— start —

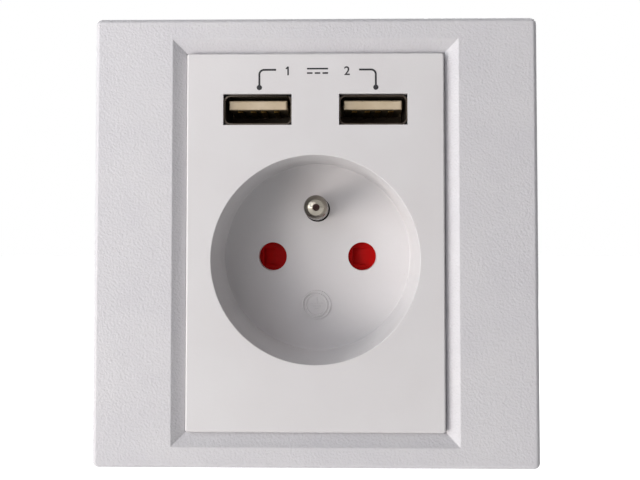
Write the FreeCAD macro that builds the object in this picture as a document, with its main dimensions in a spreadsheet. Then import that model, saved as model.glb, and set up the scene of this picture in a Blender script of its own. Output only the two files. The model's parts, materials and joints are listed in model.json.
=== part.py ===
import FreeCAD, Part
import math
import os
import re
import Sketcher

# A wall socket with a round recess, an earth pin, sliding safety shutters and two charging ports.
# X runs to the right, Z up, and the front faces -Y. The wall is the plane Y = 0.
# The origin is the middle of the cover, on the wall plane. A level counts forward from the wall.

dimensions = {
    # outer frame
    "plate_side": 14.9,
    "plate_band": 4.05,
    "plate_wall": 2.2,
    "plate_corner": 1.2,
    "plate_edge": 0.7,
    "bevel_wide": 2.35,
    "bevel_deep": 1.6,
    "collar_deep": 3.6,
    "hook_thick": 1.2,
    "hook_wide": 8,
    "hook_apart": 40,
    "hook_bite": 1.2,
    "hook_clear": 0.1,
    "hook_tip": 1.1,
    # cover with its recess
    "cover_margin": 7.89,
    "cup_side": 0.75,
    "cover_sink": 0.2,
    "cover_wall": 2,
    "cover_gap": 0.3,
    "cover_edge": 0.3,
    "cover_corner": 0.5,
    "skirt_wall": 2,
    "flange_reach": 2,
    "flange_thick": 1.4,
    "cup_drop": 3.4,
    "cup_deep": 16,
    "cup_mouth_across": 39.4,
    "cup_wall": 2,
    "cup_rim": 0.3,
    "floor_thick": 2.2,
    "pin_apart": 19,
    "pin_hole_across": 6,
    "pin_across": 4.8,
    "pin_long": 19,
    "pin_margin": 0.4,
    "boss_side_gap": 0.4,
    "boss_rise_gap": 1.3,
    "boss_across": 5.2,
    # earth pin and strap
    "earth_rise": 10,
    "earth_long": 14,
    "earth_gap": 0.25,
    "tip_across": 0.8,
    "earth_neck": 0.2,
    "earth_flange_across": 5.8,
    "earth_flange_thick": 1.2,
    "earth_tail_across": 4,
    "rivet_across": 2.8,
    "rivet_head_across": 4,
    "rivet_head_thick": 0.6,
    "strap_set": 4.8,
    "strap_thick": 0.8,
    "strap_wide": 5,
    "strap_foot": 6,
    "strap_margin": 2.6,
    # safety shutter and its pocket
    "shutter_thick": 2.4,
    "shutter_lap": 0.3,
    "shutter_side": 1,
    "shutter_gap": 0.2,
    "shutter_float": 0.1,
    "shutter_stop": 0.3,
    "ramp_tall": 3.6,
    "ramp_run": 4,
    "ramp_deep": 1.2,
    "pocket_wall": 1,
    "pocket_base": 1.2,
    "lug_thick": 1.4,
    "lug_tall": 2.8,
    "lug_left": 6,
    "spring_long": 10,
    "spring_across": 2.2,
    "spring_wire": 0.3,
    "spring_turns": 6,
    # support frame
    "support_side_gap": 4.3,
    "support_end_gap": 2.3,
    "support_thick": 1.2,
    "support_corner": 3,
    "fixing_apart": 60,
    "slot_across": 4,
    "slot_long": 7,
    # rear housing
    "cup_clear": 0.4,
    "board_headroom": 1.5,
    "housing_wall": 1.8,
    "housing_side_gap": 0.6,
    "clip_gap": 0.65,
    "head_gap": 1,
    "housing_round": 2.4,
    "nest_deep": 4,
    "nest_rib": 1.2,
    "nest_gap": 0.2,
    "nest_drop": 0.5,
    "ledge_reach": 1.2,
    "ledge_thick": 1.8,
    "ledge_start": 2,
    "ledge_long": 12,
    "entry_gap": 0.5,
    "driver_gap": 0.3,
    # housing screws
    "screw_across": 2.8,
    "screw_clear": 0.05,
    "screw_bite": 5.2,
    "screw_head_across": 5,
    "screw_head_thick": 1.6,
    "drive_long": 3,
    "drive_wide": 0.8,
    "drive_deep": 0.9,
    # contacts and their carrier
    "carrier_wall": 1.5,
    "carrier_floor": 1.8,
    "carrier_edge": 0.3,
    "well_wide": 8.4,
    "well_tall": 9,
    "contact_thick": 0.8,
    "contact_tall": 6,
    "contact_side_gap": 0.6,
    "contact_grip_gap": 0.05,
    "contact_flare": 0.65,
    "contact_mouth": 1.3,
    "contact_throat": 2.5,
    "tail_wide": 5,
    "tail_gap": 0.2,
    # terminals
    "terminal_apart": 13,
    "cage_gap": 0.4,
    "cage_wide": 7,
    "cage_tall": 7,
    "cage_deep": 9,
    "wire_hole_across": 4,
    "clamp_across": 3.5,
    "clamp_clear": 0.05,
    "clamp_reach": 0.5,
    "clamp_head_across": 5,
    "clamp_head_thick": 2,
    "clamp_slot_wide": 0.8,
    "clamp_slot_deep": 1,
    # charging ports
    "usb_apart": 22,
    "board_gap": 2.29,
    "window_lap": 0.05,
    "window_gap": 0.105,
    "window_skin": 0.6,
    "window_nest": 0.2,
    "shell_wide": 13.1,
    "shell_tall": 5.72,
    "shell_wall": 0.3,
    "shell_long": 10.5,
    "shell_seat": 0.3,
    "shell_corner": 0.8,
    "shell_sink": 0.2,
    "spring_slot_wide": 2.2,
    "spring_slot_long": 3.6,
    "spring_slot_apart": 5.2,
    "spring_slot_back": 3.2,
    "tongue_side": 0.7,
    "tongue_thick": 1.84,
    "tongue_lift": 1,
    "tongue_sink": 0.6,
    "tongue_edge": 0.25,
    "block_thick": 1.8,
    "block_gap": 0.1,
    "leaf_wide": 1,
    "leaf_thick": 0.3,
    "leaf_bow": 0.5,
    "leaf_inner": 1,
    "leaf_outer": 3.5,
    "leaf_sink": 0.8,
    # charger board and its pieces
    "board_thick": 1.6,
    "board_side": 1.95,
    "board_front_gap": 0.3,
    "board_side_gap": 0.45,
    "board_end": 1,
    "core_wide": 13,
    "core_long": 12,
    "core_tall": 5,
    "core_gap": 2.1,
    "core_leg": 3.6,
    "core_yoke": 1.8,
    "core_side": 1.6,
    "bobbin_gap": 0.2,
    "bobbin_wall": 2,
    "part_inset": 4.6,
    "input_across": 6.3,
    "input_long": 9.5,
    "input_gap": 1.95,
    "output_across": 5,
    "output_long": 8,
    "output_gap": 0.45,
    "chip_wide": 5,
    "chip_long": 4,
    "chip_thick": 1.4,
    "chip_edge": 0.3,
    "chip_gap": 4.8,
    "fuse_across": 3,
    "fuse_long": 7,
    "fuse_gap": 0.9,
    "disc_across": 7,
    "disc_thick": 3,
    "disc_gap": 0.4,
    "lead_across": 0.6,
    "lead_long": 0.8,
    "lead_apart": 4,
    # wires between the terminals and the board
    "wire_across": 1.3,
    "wire_rise": 2,
    "wire_set": 6.2,
    "wire_side_gap": 1.15,
    "wire_slope": 9.1,
    "wire_inset": 0.6,
    "wire_end_drop": 3.4,
}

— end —

■ AIM ■
Return exactly the lines from the beginning of the data above through the one containing "# The origin", please. Include both end lines and add nothing else.

■ SOLVED PROBLEM ■
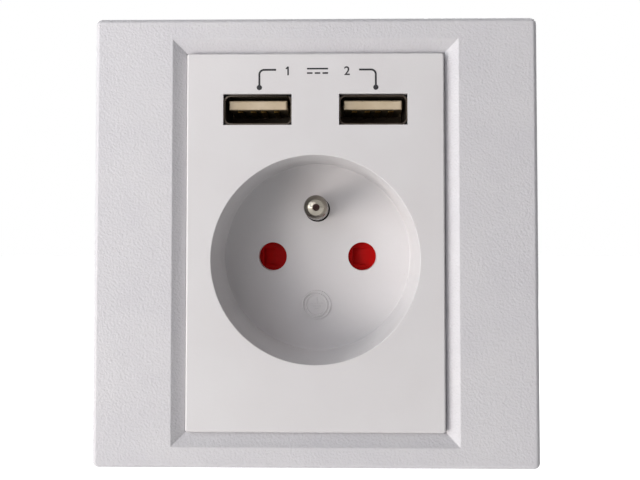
Write the FreeCAD macro that builds the object in this picture as a document, with its main dimensions in a spreadsheet. Then import that model, saved as model.glb, and set up the scene of this picture in a Blender script of its own. Output only the two files. The model's parts, materials and joints are listed in model.json.
=== part.py ===
import FreeCAD, Part
import math
import os
import re
import Sketcher

# A wall socket with a round recess, an earth pin, sliding safety shutters and two charging ports.
# X runs to the right, Z up, and the front faces -Y. The wall is the plane Y = 0.
# The origin is the middle of the cover, on the wall plane. A level counts forward from the wall.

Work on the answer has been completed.